Copy, from the entries below, each line in which the string "Blender" appears.
Start
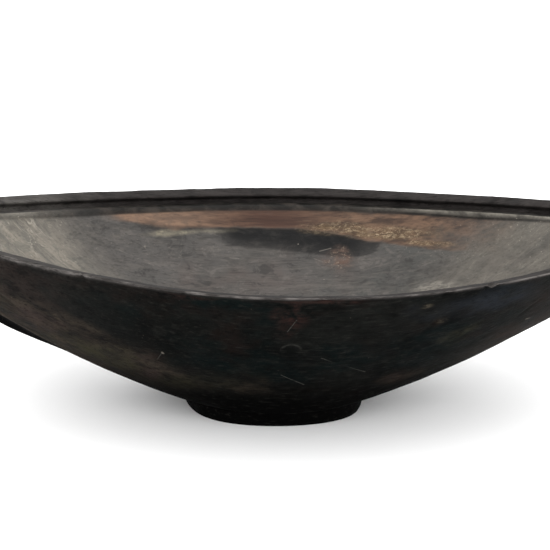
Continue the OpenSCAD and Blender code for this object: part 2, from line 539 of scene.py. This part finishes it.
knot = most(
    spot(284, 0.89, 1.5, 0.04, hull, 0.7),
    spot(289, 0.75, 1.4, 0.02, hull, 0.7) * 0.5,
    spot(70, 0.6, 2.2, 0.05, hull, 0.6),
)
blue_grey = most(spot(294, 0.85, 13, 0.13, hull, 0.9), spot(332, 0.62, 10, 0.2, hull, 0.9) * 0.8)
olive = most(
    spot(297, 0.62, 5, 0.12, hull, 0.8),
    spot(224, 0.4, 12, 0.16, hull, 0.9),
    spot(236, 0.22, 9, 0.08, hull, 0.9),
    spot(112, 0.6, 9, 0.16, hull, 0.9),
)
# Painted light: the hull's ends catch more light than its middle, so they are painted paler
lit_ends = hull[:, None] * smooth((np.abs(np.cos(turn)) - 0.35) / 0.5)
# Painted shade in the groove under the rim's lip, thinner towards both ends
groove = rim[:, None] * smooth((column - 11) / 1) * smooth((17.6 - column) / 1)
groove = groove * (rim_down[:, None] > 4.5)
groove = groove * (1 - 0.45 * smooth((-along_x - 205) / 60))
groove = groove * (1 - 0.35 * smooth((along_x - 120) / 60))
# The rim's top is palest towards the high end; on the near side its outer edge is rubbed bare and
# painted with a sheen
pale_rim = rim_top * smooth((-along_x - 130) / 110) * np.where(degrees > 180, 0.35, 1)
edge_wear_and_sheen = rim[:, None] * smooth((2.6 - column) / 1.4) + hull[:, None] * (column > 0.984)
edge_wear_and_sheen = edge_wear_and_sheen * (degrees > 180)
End
Start
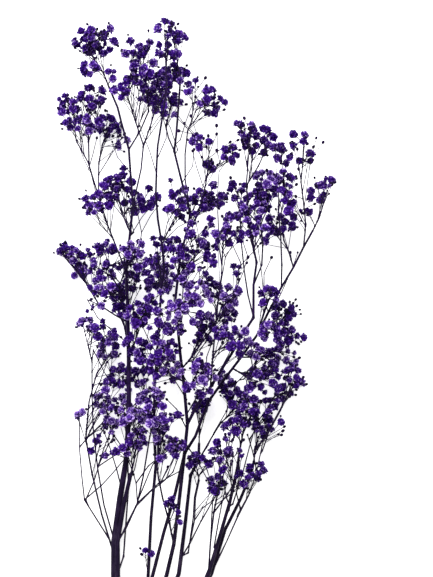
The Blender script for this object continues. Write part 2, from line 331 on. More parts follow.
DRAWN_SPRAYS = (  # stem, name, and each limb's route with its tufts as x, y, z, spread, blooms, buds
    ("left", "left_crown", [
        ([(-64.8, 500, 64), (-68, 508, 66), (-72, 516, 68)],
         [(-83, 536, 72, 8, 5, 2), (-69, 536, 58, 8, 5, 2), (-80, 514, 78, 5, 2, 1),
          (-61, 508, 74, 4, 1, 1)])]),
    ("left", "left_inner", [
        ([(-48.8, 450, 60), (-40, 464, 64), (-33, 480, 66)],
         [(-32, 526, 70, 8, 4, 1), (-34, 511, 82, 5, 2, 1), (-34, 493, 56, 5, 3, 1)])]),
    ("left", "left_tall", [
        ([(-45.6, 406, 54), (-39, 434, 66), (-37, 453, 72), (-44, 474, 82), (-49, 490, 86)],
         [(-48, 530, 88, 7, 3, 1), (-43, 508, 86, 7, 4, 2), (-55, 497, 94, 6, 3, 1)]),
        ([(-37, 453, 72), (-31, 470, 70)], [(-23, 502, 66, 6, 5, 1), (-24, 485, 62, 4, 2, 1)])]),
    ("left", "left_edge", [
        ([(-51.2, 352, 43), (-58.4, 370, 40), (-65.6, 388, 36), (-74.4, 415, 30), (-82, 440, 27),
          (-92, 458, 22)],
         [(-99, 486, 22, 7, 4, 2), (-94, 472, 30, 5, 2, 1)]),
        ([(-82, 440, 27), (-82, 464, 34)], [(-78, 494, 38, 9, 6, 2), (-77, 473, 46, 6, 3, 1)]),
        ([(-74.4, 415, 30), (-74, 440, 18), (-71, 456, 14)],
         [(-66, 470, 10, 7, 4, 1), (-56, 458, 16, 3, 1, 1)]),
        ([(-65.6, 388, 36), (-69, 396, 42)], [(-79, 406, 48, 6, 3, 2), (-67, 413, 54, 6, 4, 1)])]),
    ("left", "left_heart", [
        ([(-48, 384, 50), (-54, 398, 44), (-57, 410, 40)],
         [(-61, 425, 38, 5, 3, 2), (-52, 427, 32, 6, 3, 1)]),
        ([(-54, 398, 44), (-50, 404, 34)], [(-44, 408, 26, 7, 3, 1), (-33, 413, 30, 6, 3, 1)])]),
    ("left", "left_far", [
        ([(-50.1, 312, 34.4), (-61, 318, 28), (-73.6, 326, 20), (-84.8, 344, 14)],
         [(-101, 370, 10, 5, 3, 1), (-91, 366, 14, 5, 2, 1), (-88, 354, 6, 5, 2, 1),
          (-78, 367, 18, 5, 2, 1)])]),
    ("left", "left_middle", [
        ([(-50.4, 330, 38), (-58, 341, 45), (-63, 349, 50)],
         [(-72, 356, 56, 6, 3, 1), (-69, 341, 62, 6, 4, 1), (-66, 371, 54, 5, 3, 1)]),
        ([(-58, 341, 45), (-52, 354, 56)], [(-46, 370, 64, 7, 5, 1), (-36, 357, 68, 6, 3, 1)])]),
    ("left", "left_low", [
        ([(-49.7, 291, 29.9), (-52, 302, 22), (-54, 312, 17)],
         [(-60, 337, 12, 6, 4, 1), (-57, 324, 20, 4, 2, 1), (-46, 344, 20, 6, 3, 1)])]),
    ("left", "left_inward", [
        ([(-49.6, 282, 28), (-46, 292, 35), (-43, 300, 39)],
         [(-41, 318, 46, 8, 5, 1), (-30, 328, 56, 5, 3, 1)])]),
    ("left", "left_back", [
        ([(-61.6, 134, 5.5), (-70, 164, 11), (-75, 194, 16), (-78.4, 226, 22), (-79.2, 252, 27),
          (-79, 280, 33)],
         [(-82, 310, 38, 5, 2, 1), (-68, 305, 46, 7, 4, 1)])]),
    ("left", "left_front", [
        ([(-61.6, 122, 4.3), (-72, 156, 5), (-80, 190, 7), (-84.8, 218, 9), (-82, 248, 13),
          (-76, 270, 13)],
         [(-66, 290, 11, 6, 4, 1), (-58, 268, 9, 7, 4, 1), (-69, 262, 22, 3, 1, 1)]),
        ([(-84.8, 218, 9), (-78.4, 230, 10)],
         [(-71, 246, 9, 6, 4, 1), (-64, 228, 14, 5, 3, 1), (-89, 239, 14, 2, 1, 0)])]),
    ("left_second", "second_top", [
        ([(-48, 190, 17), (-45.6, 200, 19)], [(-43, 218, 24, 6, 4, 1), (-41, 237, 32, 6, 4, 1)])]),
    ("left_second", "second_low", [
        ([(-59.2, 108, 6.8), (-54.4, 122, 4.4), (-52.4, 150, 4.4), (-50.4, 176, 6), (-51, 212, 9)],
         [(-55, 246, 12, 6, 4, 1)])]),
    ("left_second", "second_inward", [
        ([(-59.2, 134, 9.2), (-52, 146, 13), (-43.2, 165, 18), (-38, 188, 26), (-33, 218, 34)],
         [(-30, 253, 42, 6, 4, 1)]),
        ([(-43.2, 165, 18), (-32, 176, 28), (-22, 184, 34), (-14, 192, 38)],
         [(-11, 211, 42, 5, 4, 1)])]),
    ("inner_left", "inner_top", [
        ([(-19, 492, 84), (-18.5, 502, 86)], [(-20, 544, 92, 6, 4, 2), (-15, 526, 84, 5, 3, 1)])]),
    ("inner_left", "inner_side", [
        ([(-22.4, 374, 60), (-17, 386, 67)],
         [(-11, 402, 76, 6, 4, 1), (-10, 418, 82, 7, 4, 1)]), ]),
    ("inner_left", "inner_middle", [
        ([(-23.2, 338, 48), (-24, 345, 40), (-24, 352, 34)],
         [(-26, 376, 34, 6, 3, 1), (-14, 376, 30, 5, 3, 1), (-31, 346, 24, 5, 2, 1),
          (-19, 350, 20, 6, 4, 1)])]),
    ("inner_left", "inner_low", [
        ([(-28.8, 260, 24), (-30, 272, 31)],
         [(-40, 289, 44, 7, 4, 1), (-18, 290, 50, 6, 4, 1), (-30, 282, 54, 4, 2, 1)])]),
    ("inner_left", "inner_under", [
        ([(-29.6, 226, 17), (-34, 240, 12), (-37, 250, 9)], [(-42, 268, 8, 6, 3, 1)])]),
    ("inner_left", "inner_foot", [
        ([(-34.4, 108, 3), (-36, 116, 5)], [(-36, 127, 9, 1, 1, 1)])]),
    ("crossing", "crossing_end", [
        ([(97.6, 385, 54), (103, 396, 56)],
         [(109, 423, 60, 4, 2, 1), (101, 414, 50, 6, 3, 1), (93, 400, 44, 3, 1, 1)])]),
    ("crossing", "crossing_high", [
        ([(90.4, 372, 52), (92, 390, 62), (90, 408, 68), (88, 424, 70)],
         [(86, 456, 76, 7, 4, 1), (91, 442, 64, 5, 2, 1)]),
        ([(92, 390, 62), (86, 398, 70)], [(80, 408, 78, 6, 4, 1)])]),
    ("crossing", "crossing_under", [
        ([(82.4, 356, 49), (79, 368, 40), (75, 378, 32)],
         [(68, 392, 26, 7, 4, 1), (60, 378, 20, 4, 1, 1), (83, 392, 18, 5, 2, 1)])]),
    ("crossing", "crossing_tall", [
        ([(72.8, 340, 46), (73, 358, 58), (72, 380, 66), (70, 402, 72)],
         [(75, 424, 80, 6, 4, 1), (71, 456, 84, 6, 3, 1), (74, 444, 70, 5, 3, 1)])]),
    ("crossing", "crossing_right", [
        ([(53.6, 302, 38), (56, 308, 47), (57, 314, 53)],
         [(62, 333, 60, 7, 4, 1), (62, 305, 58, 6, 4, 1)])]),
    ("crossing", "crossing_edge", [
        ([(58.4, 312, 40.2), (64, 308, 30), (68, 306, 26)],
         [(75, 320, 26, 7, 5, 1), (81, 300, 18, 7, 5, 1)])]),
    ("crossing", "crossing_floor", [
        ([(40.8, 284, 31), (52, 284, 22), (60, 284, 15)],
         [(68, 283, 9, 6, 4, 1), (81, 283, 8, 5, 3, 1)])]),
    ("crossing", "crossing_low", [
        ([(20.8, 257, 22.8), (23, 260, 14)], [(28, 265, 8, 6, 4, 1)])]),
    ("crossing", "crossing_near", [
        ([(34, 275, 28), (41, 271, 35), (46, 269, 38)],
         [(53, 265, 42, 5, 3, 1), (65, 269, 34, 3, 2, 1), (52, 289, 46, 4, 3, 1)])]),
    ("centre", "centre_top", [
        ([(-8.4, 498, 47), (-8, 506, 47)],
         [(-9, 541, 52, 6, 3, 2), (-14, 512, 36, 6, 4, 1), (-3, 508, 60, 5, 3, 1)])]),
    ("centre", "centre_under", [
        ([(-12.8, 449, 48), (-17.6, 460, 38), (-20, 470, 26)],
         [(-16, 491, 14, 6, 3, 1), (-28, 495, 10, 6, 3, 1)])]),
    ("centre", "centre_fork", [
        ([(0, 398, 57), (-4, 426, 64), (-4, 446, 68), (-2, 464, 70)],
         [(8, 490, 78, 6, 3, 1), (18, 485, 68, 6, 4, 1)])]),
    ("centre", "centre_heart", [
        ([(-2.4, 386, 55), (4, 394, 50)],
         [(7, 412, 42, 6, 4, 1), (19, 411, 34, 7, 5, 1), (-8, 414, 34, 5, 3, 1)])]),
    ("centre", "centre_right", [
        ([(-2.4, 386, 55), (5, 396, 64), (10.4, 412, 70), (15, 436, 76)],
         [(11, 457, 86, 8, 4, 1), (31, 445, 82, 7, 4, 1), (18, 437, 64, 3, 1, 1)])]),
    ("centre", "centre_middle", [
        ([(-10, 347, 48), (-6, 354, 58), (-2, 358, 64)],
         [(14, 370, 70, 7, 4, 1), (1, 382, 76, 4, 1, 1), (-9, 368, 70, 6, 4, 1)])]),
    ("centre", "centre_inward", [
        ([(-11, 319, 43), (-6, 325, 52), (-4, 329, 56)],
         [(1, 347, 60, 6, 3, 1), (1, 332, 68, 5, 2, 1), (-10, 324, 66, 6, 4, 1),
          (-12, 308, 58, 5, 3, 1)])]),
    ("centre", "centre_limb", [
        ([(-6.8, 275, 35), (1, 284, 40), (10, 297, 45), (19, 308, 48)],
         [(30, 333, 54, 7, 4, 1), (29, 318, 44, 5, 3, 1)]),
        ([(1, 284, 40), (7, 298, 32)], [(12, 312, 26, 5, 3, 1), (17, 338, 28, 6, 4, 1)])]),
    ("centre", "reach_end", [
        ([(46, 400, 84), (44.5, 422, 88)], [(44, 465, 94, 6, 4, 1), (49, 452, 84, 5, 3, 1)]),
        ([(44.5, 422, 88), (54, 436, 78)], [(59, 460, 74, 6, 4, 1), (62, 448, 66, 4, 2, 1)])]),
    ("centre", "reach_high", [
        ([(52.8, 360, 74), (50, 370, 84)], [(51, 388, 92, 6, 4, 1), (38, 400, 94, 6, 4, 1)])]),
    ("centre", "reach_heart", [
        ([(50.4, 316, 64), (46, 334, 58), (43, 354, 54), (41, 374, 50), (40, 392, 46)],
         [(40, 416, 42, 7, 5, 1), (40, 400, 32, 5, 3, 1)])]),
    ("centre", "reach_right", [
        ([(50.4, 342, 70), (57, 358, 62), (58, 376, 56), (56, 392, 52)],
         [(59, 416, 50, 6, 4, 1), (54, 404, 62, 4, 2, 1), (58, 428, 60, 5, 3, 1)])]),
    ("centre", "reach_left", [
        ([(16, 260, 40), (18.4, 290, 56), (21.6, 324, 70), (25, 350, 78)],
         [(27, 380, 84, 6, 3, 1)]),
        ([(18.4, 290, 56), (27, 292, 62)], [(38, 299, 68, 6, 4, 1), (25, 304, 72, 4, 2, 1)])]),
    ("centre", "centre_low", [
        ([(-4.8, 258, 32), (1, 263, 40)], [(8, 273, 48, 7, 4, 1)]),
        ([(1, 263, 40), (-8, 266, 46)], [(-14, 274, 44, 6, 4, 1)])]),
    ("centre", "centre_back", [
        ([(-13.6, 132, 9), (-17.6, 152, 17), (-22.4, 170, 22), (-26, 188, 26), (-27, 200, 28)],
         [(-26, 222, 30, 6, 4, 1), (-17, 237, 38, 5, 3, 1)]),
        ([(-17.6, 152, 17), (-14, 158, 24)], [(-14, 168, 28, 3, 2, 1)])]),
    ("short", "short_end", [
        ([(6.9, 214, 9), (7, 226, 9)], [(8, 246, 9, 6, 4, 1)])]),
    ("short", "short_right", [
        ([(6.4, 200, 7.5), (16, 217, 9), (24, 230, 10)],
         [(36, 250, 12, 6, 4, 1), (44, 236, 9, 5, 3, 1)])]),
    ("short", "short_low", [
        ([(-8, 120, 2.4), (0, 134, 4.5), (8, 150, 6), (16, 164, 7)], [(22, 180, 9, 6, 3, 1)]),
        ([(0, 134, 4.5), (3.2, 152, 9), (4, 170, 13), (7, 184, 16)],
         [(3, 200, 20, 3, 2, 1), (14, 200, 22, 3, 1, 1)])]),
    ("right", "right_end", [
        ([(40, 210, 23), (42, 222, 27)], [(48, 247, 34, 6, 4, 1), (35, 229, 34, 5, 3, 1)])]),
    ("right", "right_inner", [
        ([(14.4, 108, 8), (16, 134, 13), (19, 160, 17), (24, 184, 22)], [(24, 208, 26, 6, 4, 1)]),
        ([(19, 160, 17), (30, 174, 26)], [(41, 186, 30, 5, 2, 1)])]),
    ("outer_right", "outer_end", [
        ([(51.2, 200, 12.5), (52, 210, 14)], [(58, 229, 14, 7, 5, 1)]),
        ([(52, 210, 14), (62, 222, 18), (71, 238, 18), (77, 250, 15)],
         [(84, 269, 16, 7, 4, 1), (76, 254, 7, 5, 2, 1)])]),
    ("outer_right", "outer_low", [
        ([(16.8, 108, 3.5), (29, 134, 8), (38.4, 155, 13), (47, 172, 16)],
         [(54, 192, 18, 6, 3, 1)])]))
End
Output for this exercise:
Continue the OpenSCAD and Blender code for this object: part 2, from line 539 of scene.py. This part finishes it.
The Blender script for this object continues. Write part 2, from line 331 on. More parts follow.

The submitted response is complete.